** DATA **
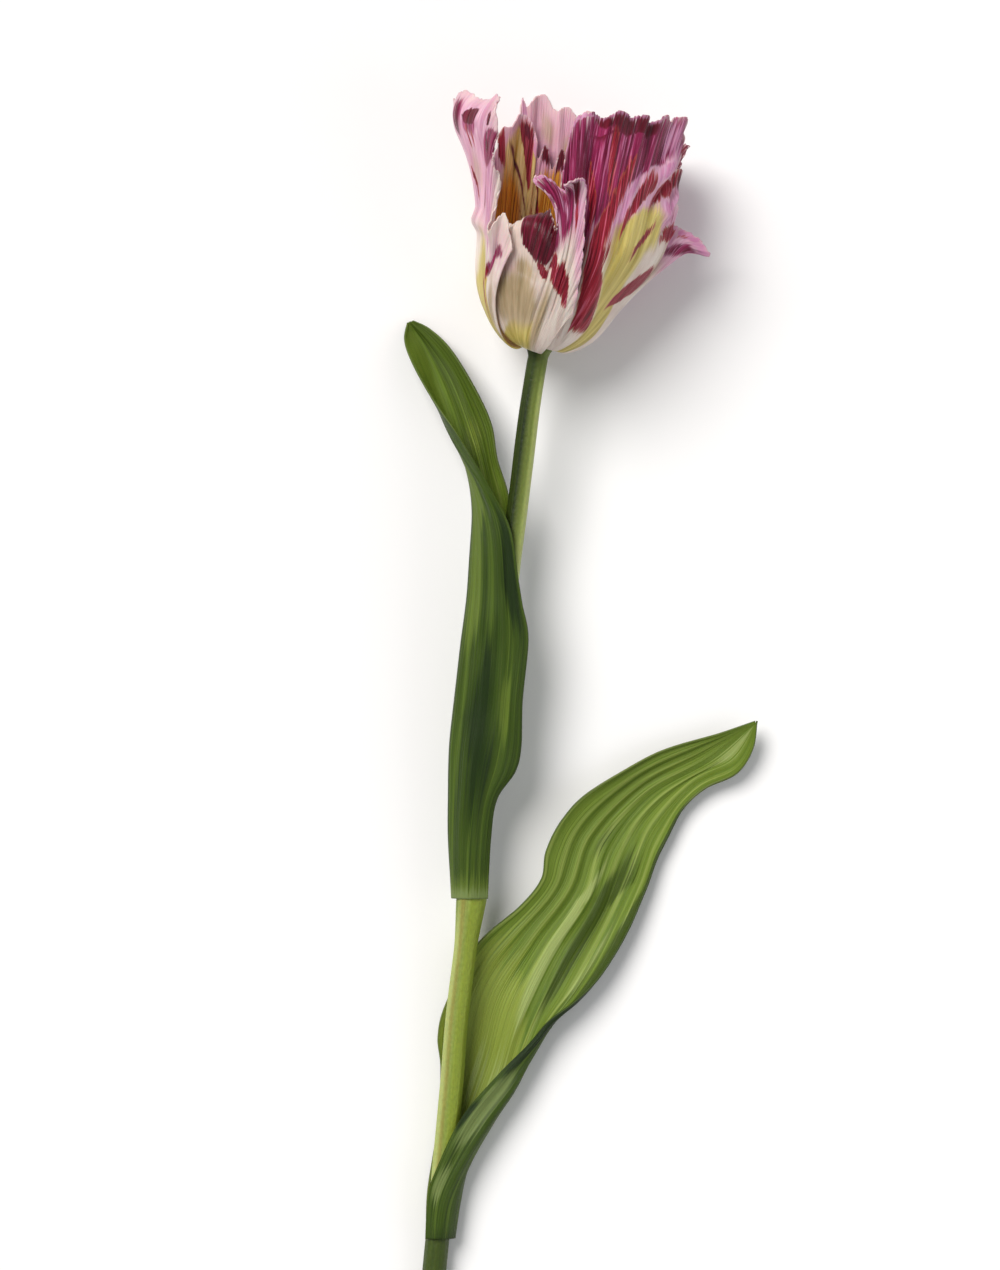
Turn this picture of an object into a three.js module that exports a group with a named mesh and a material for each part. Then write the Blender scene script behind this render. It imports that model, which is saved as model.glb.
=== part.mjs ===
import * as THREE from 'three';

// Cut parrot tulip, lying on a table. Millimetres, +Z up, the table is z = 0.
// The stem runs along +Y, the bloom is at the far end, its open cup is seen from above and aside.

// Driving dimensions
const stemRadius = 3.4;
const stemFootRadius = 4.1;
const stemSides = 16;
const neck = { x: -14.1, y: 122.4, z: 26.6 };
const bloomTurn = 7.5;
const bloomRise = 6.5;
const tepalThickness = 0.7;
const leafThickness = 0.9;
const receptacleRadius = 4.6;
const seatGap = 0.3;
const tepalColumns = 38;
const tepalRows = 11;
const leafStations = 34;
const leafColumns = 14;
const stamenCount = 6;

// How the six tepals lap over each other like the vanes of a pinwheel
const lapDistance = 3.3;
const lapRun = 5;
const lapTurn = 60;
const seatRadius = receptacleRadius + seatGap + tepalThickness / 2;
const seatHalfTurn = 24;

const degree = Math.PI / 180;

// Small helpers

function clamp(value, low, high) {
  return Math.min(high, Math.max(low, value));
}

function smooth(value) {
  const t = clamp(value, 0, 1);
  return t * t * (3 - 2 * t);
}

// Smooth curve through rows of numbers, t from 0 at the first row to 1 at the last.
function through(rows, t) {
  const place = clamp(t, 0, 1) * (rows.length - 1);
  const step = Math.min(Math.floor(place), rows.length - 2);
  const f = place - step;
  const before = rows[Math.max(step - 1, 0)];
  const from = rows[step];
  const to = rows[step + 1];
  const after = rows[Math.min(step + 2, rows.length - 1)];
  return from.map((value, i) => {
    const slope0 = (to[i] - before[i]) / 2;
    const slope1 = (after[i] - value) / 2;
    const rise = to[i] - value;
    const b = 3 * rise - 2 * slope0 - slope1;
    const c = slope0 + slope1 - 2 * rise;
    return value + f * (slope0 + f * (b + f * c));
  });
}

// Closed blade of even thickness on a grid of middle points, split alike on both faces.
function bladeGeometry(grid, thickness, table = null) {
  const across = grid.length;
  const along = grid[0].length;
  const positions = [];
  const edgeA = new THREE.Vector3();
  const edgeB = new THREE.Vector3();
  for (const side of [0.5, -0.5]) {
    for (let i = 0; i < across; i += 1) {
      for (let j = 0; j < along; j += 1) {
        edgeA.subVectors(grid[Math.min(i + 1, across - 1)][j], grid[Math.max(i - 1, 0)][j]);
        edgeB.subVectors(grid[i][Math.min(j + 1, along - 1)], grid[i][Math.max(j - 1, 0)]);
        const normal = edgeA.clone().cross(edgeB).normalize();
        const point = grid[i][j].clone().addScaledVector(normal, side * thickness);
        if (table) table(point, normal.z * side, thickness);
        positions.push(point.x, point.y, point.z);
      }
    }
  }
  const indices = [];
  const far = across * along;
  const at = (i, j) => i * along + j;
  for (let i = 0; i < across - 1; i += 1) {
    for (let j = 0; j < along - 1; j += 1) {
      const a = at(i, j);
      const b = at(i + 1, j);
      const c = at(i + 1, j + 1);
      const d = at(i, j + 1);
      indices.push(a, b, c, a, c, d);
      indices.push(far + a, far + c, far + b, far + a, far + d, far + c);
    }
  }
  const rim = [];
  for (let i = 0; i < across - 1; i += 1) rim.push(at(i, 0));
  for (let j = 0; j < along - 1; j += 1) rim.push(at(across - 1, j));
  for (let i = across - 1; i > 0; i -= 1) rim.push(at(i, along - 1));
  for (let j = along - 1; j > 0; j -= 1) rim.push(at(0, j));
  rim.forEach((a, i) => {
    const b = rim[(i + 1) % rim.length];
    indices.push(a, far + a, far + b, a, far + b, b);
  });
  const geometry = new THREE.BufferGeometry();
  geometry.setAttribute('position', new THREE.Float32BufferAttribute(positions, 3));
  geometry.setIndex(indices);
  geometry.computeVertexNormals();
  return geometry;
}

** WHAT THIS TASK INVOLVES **
Reproduce the whole listing word for word.

** RESULT OF THIS TASK **
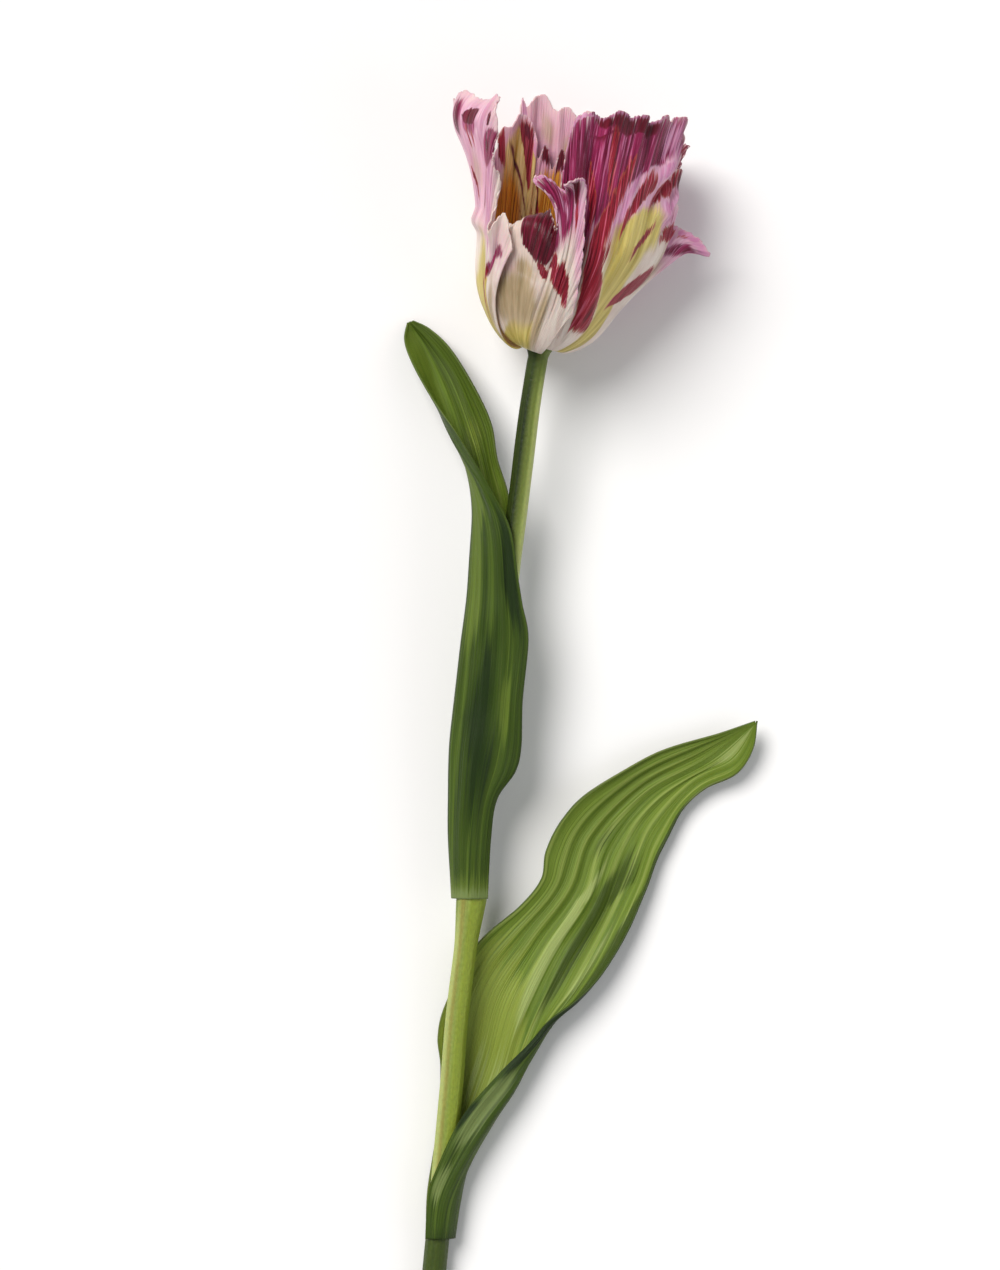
Turn this picture of an object into a three.js module that exports a group with a named mesh and a material for each part. Then write the Blender scene script behind this render. It imports that model, which is saved as model.glb.
=== part.mjs ===
import * as THREE from 'three';

// Cut parrot tulip, lying on a table. Millimetres, +Z up, the table is z = 0.
// The stem runs along +Y, the bloom is at the far end, its open cup is seen from above and aside.

// Driving dimensions
const stemRadius = 3.4;
const stemFootRadius = 4.1;
const stemSides = 16;
const neck = { x: -14.1, y: 122.4, z: 26.6 };
const bloomTurn = 7.5;
const bloomRise = 6.5;
const tepalThickness = 0.7;
const leafThickness = 0.9;
const receptacleRadius = 4.6;
const seatGap = 0.3;
const tepalColumns = 38;
const tepalRows = 11;
const leafStations = 34;
const leafColumns = 14;
const stamenCount = 6;

// How the six tepals lap over each other like the vanes of a pinwheel
const lapDistance = 3.3;
const lapRun = 5;
const lapTurn = 60;
const seatRadius = receptacleRadius + seatGap + tepalThickness / 2;
const seatHalfTurn = 24;

const degree = Math.PI / 180;

// Small helpers

function clamp(value, low, high) {
  return Math.min(high, Math.max(low, value));
}

function smooth(value) {
  const t = clamp(value, 0, 1);
  return t * t * (3 - 2 * t);
}

// Smooth curve through rows of numbers, t from 0 at the first row to 1 at the last.
function through(rows, t) {
  const place = clamp(t, 0, 1) * (rows.length - 1);
  const step = Math.min(Math.floor(place), rows.length - 2);
  const f = place - step;
  const before = rows[Math.max(step - 1, 0)];
  const from = rows[step];
  const to = rows[step + 1];
  const after = rows[Math.min(step + 2, rows.length - 1)];
  return from.map((value, i) => {
    const slope0 = (to[i] - before[i]) / 2;
    const slope1 = (after[i] - value) / 2;
    const rise = to[i] - value;
    const b = 3 * rise - 2 * slope0 - slope1;
    const c = slope0 + slope1 - 2 * rise;
    return value + f * (slope0 + f * (b + f * c));
  });
}

// Closed blade of even thickness on a grid of middle points, split alike on both faces.
function bladeGeometry(grid, thickness, table = null) {
  const across = grid.length;
  const along = grid[0].length;
  const positions = [];
  const edgeA = new THREE.Vector3();
  const edgeB = new THREE.Vector3();
  for (const side of [0.5, -0.5]) {
    for (let i = 0; i < across; i += 1) {
      for (let j = 0; j < along; j += 1) {
        edgeA.subVectors(grid[Math.min(i + 1, across - 1)][j], grid[Math.max(i - 1, 0)][j]);
        edgeB.subVectors(grid[i][Math.min(j + 1, along - 1)], grid[i][Math.max(j - 1, 0)]);
        const normal = edgeA.clone().cross(edgeB).normalize();
        const point = grid[i][j].clone().addScaledVector(normal, side * thickness);
        if (table) table(point, normal.z * side, thickness);
        positions.push(point.x, point.y, point.z);
      }
    }
  }
  const indices = [];
  const far = across * along;
  const at = (i, j) => i * along + j;
  for (let i = 0; i < across - 1; i += 1) {
    for (let j = 0; j < along - 1; j += 1) {
      const a = at(i, j);
      const b = at(i + 1, j);
      const c = at(i + 1, j + 1);
      const d = at(i, j + 1);
      indices.push(a, b, c, a, c, d);
      indices.push(far + a, far + c, far + b, far + a, far + d, far + c);
    }
  }
  const rim = [];
  for (let i = 0; i < across - 1; i += 1) rim.push(at(i, 0));
  for (let j = 0; j < along - 1; j += 1) rim.push(at(across - 1, j));
  for (let i = across - 1; i > 0; i -= 1) rim.push(at(i, along - 1));
  for (let j = along - 1; j > 0; j -= 1) rim.push(at(0, j));
  rim.forEach((a, i) => {
    const b = rim[(i + 1) % rim.length];
    indices.push(a, far + a, far + b, a, far + b, b);
  });
  const geometry = new THREE.BufferGeometry();
  geometry.setAttribute('position', new THREE.Float32BufferAttribute(positions, 3));
  geometry.setIndex(indices);
  geometry.computeVertexNormals();
  return geometry;
}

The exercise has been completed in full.